(COLLECTED DATA)
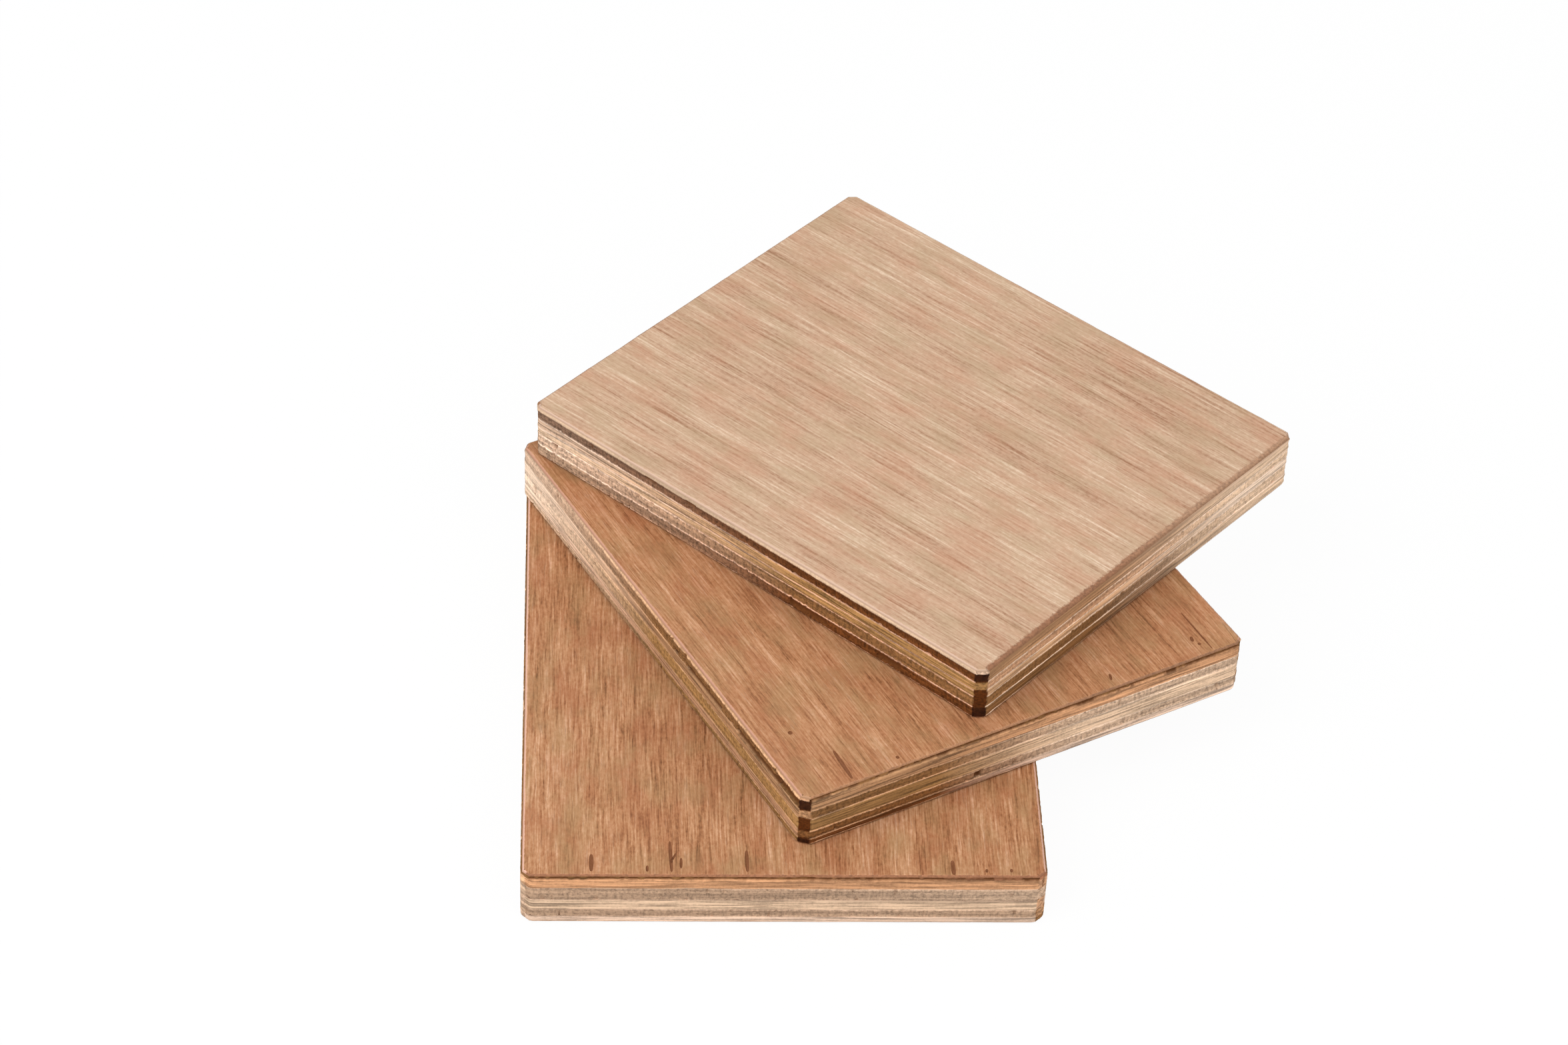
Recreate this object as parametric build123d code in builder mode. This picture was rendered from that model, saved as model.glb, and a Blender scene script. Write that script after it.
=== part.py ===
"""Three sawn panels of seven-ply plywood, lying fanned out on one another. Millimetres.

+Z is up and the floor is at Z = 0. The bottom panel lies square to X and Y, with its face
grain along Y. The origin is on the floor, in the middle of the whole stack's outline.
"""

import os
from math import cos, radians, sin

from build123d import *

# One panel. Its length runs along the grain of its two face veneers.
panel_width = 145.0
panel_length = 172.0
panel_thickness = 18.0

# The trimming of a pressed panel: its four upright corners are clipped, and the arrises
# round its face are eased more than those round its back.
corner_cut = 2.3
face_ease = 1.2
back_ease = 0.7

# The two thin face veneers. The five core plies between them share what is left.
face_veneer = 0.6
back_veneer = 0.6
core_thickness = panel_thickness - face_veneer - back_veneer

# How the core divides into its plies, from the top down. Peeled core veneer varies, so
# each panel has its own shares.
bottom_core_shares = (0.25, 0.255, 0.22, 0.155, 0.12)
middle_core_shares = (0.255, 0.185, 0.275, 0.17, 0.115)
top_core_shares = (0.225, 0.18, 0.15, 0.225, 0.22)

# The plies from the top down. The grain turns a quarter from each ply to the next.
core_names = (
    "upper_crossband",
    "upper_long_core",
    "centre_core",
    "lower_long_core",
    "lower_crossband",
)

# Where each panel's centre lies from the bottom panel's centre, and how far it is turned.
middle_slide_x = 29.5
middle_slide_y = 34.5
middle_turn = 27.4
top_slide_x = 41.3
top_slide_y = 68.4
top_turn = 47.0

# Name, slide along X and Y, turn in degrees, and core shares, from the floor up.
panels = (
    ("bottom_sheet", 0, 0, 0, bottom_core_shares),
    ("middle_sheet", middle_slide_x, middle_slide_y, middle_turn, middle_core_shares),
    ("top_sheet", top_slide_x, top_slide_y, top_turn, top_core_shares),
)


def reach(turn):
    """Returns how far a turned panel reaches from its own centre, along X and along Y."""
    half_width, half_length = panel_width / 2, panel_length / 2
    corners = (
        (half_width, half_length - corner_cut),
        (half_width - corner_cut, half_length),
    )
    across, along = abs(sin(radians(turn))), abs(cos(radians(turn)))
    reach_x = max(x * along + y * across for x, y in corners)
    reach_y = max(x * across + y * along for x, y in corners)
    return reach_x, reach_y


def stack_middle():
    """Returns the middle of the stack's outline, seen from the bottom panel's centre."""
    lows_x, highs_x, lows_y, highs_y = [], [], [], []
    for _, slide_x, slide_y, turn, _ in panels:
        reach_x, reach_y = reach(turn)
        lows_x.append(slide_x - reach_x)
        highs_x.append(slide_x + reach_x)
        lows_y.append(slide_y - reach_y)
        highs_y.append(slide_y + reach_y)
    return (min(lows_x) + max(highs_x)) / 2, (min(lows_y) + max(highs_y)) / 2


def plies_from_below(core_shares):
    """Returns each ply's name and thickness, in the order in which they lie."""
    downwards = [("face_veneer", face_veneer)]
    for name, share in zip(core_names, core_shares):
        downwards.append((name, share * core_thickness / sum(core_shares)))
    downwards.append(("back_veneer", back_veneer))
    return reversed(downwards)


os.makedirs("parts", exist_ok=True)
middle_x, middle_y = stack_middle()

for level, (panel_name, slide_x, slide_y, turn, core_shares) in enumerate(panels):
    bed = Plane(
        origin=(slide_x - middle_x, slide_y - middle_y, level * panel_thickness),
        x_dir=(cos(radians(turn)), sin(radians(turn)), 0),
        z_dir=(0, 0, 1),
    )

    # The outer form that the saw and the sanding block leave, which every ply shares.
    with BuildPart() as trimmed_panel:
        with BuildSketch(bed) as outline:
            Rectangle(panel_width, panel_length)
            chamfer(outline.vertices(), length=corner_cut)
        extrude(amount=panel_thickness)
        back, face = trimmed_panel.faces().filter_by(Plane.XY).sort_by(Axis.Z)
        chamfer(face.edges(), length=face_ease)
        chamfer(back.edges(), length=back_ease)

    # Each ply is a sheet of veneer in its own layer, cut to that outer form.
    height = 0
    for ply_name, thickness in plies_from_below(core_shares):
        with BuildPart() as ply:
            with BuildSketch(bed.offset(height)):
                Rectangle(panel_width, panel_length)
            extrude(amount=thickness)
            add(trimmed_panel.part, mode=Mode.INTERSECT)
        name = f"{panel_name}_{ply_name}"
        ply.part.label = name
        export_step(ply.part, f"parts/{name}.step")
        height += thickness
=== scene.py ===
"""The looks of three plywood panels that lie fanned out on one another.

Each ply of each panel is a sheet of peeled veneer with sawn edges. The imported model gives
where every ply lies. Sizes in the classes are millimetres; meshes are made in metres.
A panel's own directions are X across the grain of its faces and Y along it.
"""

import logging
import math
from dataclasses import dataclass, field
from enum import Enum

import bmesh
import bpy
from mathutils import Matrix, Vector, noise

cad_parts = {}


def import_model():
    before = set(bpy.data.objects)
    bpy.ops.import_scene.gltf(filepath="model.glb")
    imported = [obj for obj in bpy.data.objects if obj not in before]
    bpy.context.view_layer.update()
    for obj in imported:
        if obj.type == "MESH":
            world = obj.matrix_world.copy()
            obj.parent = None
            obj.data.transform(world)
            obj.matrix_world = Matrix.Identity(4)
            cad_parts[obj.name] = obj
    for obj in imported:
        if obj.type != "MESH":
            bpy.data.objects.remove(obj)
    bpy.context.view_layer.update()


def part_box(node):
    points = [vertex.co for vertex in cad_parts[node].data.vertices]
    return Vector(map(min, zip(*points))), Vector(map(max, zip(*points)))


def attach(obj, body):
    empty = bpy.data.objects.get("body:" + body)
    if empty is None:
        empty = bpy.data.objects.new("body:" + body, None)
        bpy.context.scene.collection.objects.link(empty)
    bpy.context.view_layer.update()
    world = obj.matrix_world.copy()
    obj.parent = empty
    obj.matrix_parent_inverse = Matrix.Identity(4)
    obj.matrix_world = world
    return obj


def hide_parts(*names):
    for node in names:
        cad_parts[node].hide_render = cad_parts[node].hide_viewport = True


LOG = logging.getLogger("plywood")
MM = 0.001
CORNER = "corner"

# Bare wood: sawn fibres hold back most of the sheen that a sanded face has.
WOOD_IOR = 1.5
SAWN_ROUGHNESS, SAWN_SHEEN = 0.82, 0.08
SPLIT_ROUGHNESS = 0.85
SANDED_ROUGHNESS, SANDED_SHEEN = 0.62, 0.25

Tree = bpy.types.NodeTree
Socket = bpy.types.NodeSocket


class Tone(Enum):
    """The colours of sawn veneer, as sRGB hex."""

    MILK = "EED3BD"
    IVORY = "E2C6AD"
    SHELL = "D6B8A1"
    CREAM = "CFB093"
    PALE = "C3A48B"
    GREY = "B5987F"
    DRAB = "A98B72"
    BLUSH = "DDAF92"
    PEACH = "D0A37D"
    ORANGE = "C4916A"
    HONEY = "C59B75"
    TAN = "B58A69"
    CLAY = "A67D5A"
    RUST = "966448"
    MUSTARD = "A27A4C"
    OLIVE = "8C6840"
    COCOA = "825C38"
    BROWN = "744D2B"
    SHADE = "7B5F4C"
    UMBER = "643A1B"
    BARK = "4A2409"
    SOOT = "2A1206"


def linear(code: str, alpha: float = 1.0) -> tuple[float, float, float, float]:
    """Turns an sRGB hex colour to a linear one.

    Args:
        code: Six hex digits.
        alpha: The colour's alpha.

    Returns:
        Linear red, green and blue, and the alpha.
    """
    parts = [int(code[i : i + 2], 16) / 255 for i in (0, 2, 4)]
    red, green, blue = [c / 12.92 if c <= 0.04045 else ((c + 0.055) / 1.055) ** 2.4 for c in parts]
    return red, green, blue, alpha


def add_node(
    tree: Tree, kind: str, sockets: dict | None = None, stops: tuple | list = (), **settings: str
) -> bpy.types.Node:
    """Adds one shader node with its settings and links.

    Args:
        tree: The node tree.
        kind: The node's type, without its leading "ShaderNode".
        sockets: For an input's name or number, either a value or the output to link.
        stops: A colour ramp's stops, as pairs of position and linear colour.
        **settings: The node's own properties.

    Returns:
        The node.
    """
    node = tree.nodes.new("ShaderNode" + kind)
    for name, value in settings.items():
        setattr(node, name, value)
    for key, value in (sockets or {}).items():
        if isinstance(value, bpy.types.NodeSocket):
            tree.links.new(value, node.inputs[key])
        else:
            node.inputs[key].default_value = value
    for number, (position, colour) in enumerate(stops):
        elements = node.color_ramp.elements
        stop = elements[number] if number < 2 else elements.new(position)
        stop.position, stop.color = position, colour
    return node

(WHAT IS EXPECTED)
Your answer should be exactly the lines of the data above, from the first through the line containing "top_turn = 47.0".

(RESPONSE FOR THIS EXERCISE)
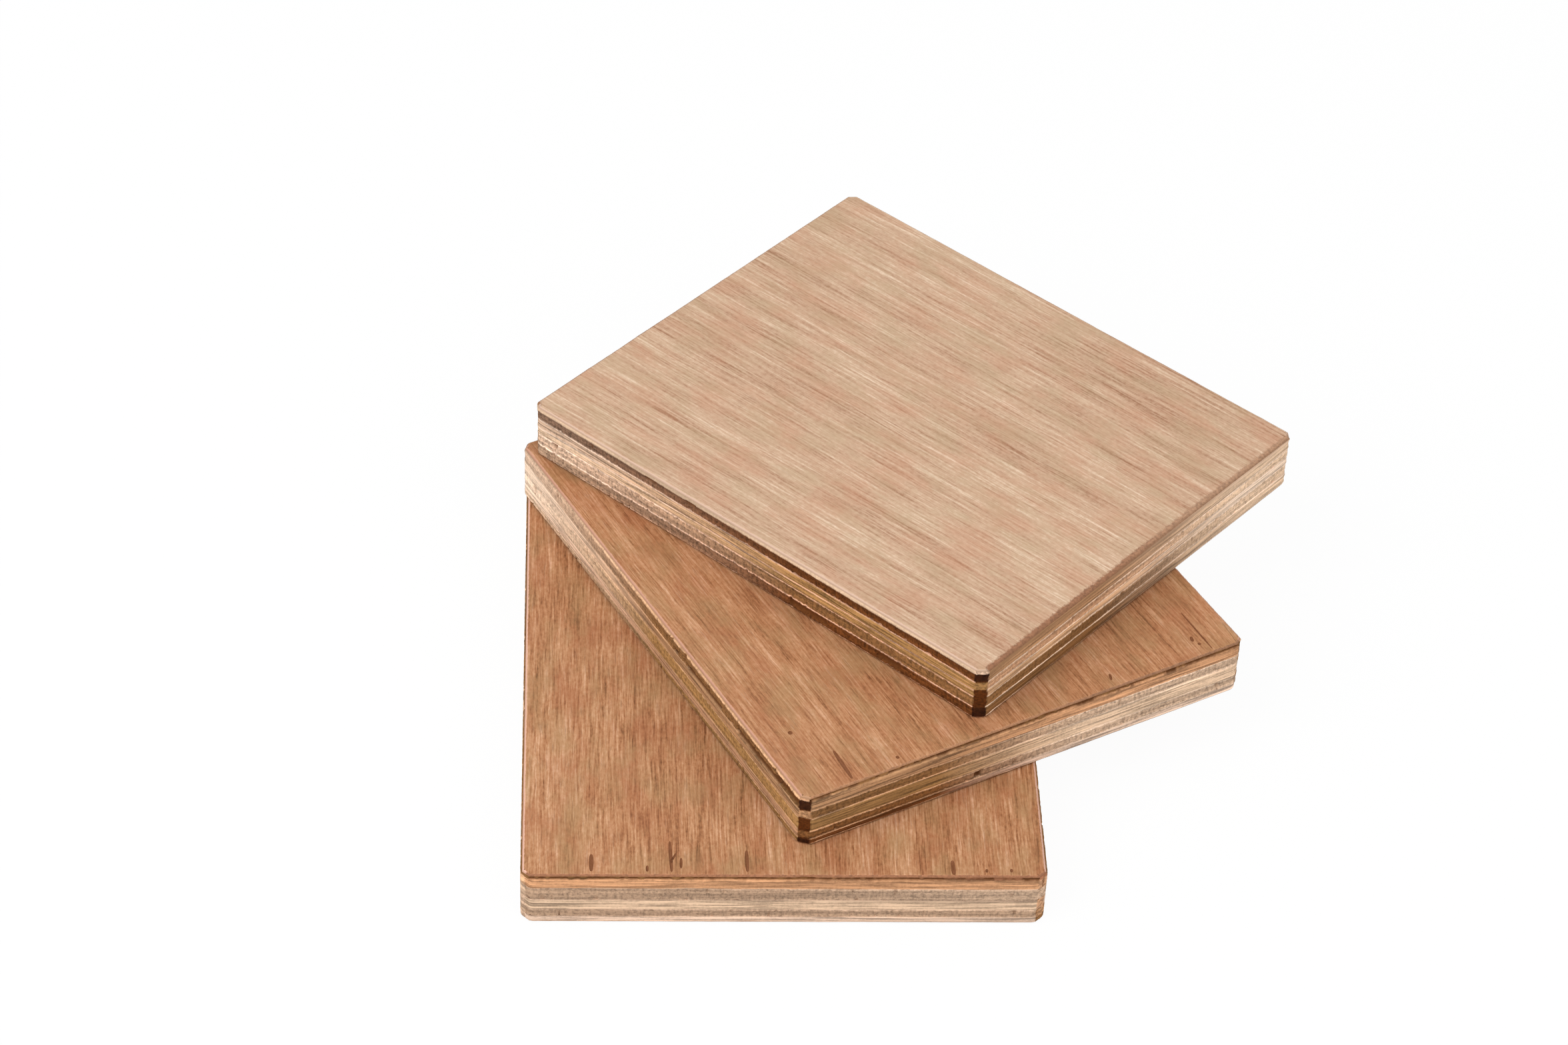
Recreate this object as parametric build123d code in builder mode. This picture was rendered from that model, saved as model.glb, and a Blender scene script. Write that script after it.
=== part.py ===
"""Three sawn panels of seven-ply plywood, lying fanned out on one another. Millimetres.

+Z is up and the floor is at Z = 0. The bottom panel lies square to X and Y, with its face
grain along Y. The origin is on the floor, in the middle of the whole stack's outline.
"""

import os
from math import cos, radians, sin

from build123d import *

# One panel. Its length runs along the grain of its two face veneers.
panel_width = 145.0
panel_length = 172.0
panel_thickness = 18.0

# The trimming of a pressed panel: its four upright corners are clipped, and the arrises
# round its face are eased more than those round its back.
corner_cut = 2.3
face_ease = 1.2
back_ease = 0.7

# The two thin face veneers. The five core plies between them share what is left.
face_veneer = 0.6
back_veneer = 0.6
core_thickness = panel_thickness - face_veneer - back_veneer

# How the core divides into its plies, from the top down. Peeled core veneer varies, so
# each panel has its own shares.
bottom_core_shares = (0.25, 0.255, 0.22, 0.155, 0.12)
middle_core_shares = (0.255, 0.185, 0.275, 0.17, 0.115)
top_core_shares = (0.225, 0.18, 0.15, 0.225, 0.22)

# The plies from the top down. The grain turns a quarter from each ply to the next.
core_names = (
    "upper_crossband",
    "upper_long_core",
    "centre_core",
    "lower_long_core",
    "lower_crossband",
)

# Where each panel's centre lies from the bottom panel's centre, and how far it is turned.
middle_slide_x = 29.5
middle_slide_y = 34.5
middle_turn = 27.4
top_slide_x = 41.3
top_slide_y = 68.4
top_turn = 47.0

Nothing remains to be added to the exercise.